• **What this task involves**: Copy each line below without leaving any out.

• **Source excerpt**:
# # # # #

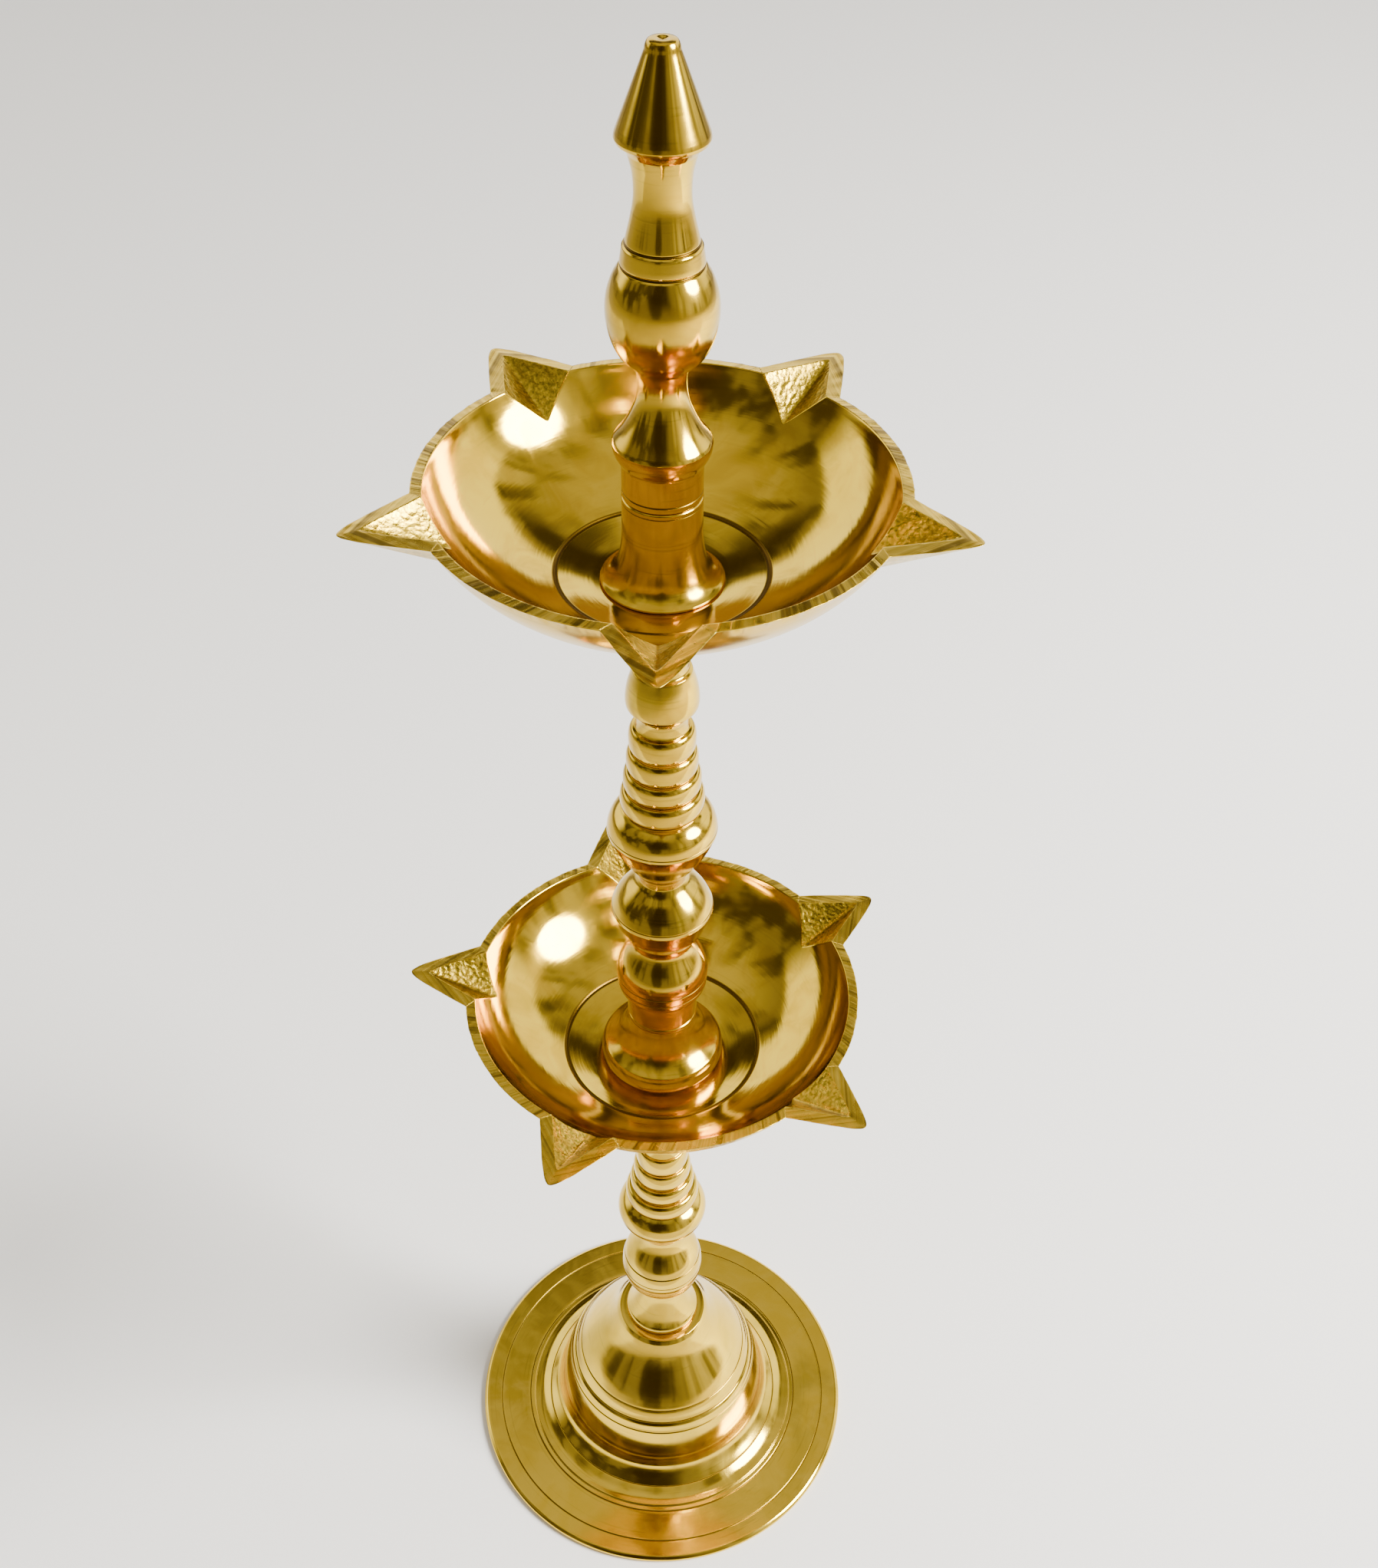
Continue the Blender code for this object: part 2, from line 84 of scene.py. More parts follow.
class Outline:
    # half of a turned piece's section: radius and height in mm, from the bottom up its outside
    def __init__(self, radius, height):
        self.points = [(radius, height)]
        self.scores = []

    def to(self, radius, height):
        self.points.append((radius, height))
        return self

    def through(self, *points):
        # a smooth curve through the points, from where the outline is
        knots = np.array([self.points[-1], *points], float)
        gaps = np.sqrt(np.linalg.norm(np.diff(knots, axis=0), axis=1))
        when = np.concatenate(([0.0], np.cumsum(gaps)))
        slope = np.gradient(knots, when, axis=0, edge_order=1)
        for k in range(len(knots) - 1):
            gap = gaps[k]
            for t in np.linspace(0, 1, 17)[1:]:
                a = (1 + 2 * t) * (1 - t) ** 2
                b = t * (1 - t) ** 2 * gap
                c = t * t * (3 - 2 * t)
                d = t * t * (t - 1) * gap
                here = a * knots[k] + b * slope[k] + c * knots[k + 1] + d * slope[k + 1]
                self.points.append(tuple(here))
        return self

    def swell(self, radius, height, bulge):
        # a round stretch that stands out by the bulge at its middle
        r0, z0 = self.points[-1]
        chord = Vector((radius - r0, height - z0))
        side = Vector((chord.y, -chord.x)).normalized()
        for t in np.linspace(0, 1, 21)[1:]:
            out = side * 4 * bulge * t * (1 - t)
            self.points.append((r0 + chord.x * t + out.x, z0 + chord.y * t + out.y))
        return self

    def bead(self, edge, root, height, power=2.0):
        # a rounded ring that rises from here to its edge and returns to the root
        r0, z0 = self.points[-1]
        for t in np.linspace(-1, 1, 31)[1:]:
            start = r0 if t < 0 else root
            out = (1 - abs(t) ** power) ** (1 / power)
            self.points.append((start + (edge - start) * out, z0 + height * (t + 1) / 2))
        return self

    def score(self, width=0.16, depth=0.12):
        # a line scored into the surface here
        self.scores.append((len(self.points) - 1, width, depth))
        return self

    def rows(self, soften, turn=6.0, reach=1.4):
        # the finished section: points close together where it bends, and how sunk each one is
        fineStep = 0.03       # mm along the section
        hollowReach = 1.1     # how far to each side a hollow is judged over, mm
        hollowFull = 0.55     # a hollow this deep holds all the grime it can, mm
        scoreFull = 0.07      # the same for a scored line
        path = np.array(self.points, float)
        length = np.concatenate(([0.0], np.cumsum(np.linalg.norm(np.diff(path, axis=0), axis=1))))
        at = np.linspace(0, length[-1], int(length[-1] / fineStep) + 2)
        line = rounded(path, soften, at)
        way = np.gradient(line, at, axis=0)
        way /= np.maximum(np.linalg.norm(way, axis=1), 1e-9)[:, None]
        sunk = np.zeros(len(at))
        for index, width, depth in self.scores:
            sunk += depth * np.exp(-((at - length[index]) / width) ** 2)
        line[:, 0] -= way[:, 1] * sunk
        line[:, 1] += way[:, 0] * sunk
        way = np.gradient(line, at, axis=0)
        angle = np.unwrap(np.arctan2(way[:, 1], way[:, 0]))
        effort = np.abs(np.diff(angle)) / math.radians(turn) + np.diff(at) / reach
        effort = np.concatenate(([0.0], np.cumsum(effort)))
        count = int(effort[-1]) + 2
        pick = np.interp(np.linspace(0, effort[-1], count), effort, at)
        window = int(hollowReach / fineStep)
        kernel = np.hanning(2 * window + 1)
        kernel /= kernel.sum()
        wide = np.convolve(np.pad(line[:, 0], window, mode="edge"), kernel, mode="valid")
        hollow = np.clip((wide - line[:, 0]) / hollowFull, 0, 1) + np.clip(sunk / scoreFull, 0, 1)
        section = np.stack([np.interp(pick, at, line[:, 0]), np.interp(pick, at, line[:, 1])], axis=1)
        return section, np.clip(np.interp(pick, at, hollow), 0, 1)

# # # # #

• **Finished answer**:
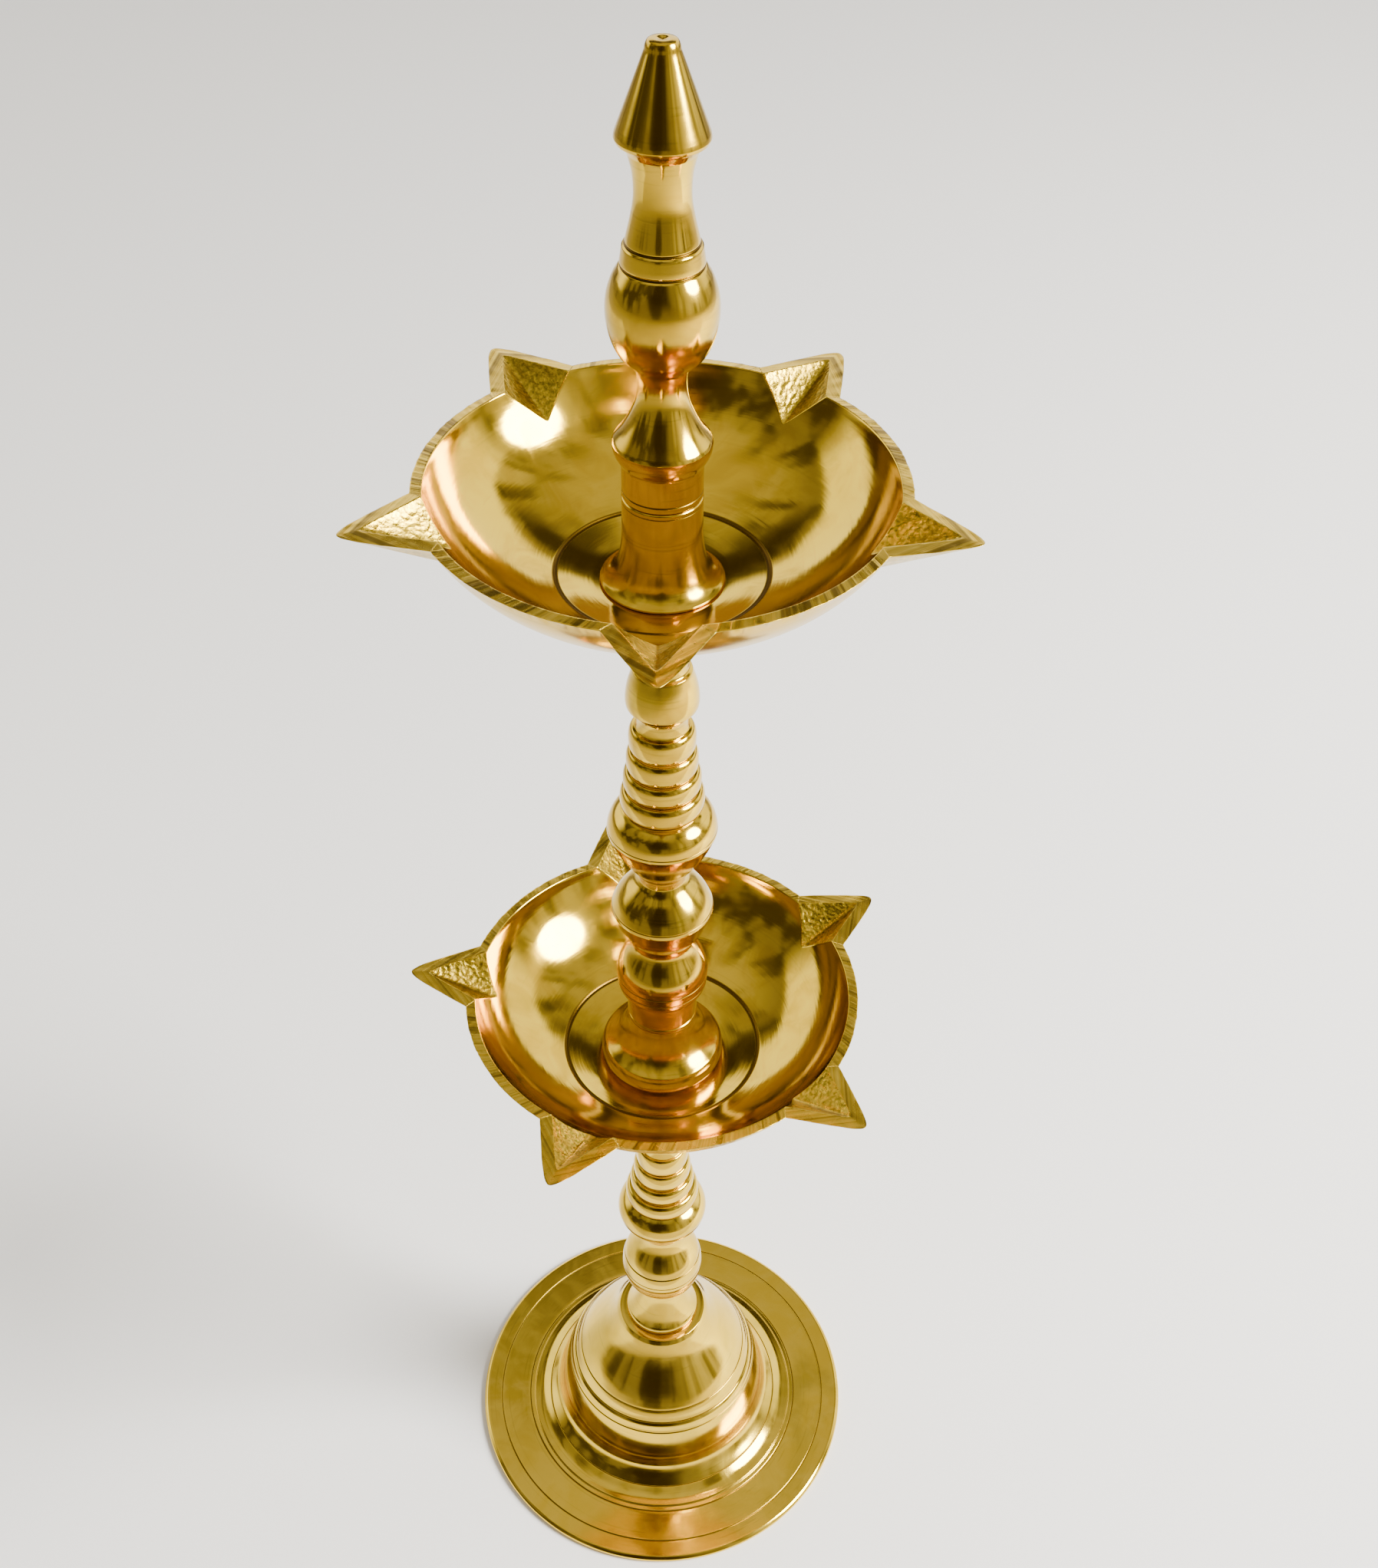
Continue the Blender code for this object: part 2, from line 84 of scene.py. More parts follow.
class Outline:
    # half of a turned piece's section: radius and height in mm, from the bottom up its outside
    def __init__(self, radius, height):
        self.points = [(radius, height)]
        self.scores = []

    def to(self, radius, height):
        self.points.append((radius, height))
        return self

    def through(self, *points):
        # a smooth curve through the points, from where the outline is
        knots = np.array([self.points[-1], *points], float)
        gaps = np.sqrt(np.linalg.norm(np.diff(knots, axis=0), axis=1))
        when = np.concatenate(([0.0], np.cumsum(gaps)))
        slope = np.gradient(knots, when, axis=0, edge_order=1)
        for k in range(len(knots) - 1):
            gap = gaps[k]
            for t in np.linspace(0, 1, 17)[1:]:
                a = (1 + 2 * t) * (1 - t) ** 2
                b = t * (1 - t) ** 2 * gap
                c = t * t * (3 - 2 * t)
                d = t * t * (t - 1) * gap
                here = a * knots[k] + b * slope[k] + c * knots[k + 1] + d * slope[k + 1]
                self.points.append(tuple(here))
        return self

    def swell(self, radius, height, bulge):
        # a round stretch that stands out by the bulge at its middle
        r0, z0 = self.points[-1]
        chord = Vector((radius - r0, height - z0))
        side = Vector((chord.y, -chord.x)).normalized()
        for t in np.linspace(0, 1, 21)[1:]:
            out = side * 4 * bulge * t * (1 - t)
            self.points.append((r0 + chord.x * t + out.x, z0 + chord.y * t + out.y))
        return self

    def bead(self, edge, root, height, power=2.0):
        # a rounded ring that rises from here to its edge and returns to the root
        r0, z0 = self.points[-1]
        for t in np.linspace(-1, 1, 31)[1:]:
            start = r0 if t < 0 else root
            out = (1 - abs(t) ** power) ** (1 / power)
            self.points.append((start + (edge - start) * out, z0 + height * (t + 1) / 2))
        return self

    def score(self, width=0.16, depth=0.12):
        # a line scored into the surface here
        self.scores.append((len(self.points) - 1, width, depth))
        return self

    def rows(self, soften, turn=6.0, reach=1.4):
        # the finished section: points close together where it bends, and how sunk each one is
        fineStep = 0.03       # mm along the section
        hollowReach = 1.1     # how far to each side a hollow is judged over, mm
        hollowFull = 0.55     # a hollow this deep holds all the grime it can, mm
        scoreFull = 0.07      # the same for a scored line
        path = np.array(self.points, float)
        length = np.concatenate(([0.0], np.cumsum(np.linalg.norm(np.diff(path, axis=0), axis=1))))
        at = np.linspace(0, length[-1], int(length[-1] / fineStep) + 2)
        line = rounded(path, soften, at)
        way = np.gradient(line, at, axis=0)
        way /= np.maximum(np.linalg.norm(way, axis=1), 1e-9)[:, None]
        sunk = np.zeros(len(at))
        for index, width, depth in self.scores:
            sunk += depth * np.exp(-((at - length[index]) / width) ** 2)
        line[:, 0] -= way[:, 1] * sunk
        line[:, 1] += way[:, 0] * sunk
        way = np.gradient(line, at, axis=0)
        angle = np.unwrap(np.arctan2(way[:, 1], way[:, 0]))
        effort = np.abs(np.diff(angle)) / math.radians(turn) + np.diff(at) / reach
        effort = np.concatenate(([0.0], np.cumsum(effort)))
        count = int(effort[-1]) + 2
        pick = np.interp(np.linspace(0, effort[-1], count), effort, at)
        window = int(hollowReach / fineStep)
        kernel = np.hanning(2 * window + 1)
        kernel /= kernel.sum()
        wide = np.convolve(np.pad(line[:, 0], window, mode="edge"), kernel, mode="valid")
        hollow = np.clip((wide - line[:, 0]) / hollowFull, 0, 1) + np.clip(sunk / scoreFull, 0, 1)
        section = np.stack([np.interp(pick, at, line[:, 0]), np.interp(pick, at, line[:, 1])], axis=1)
        return section, np.clip(np.interp(pick, at, hollow), 0, 1)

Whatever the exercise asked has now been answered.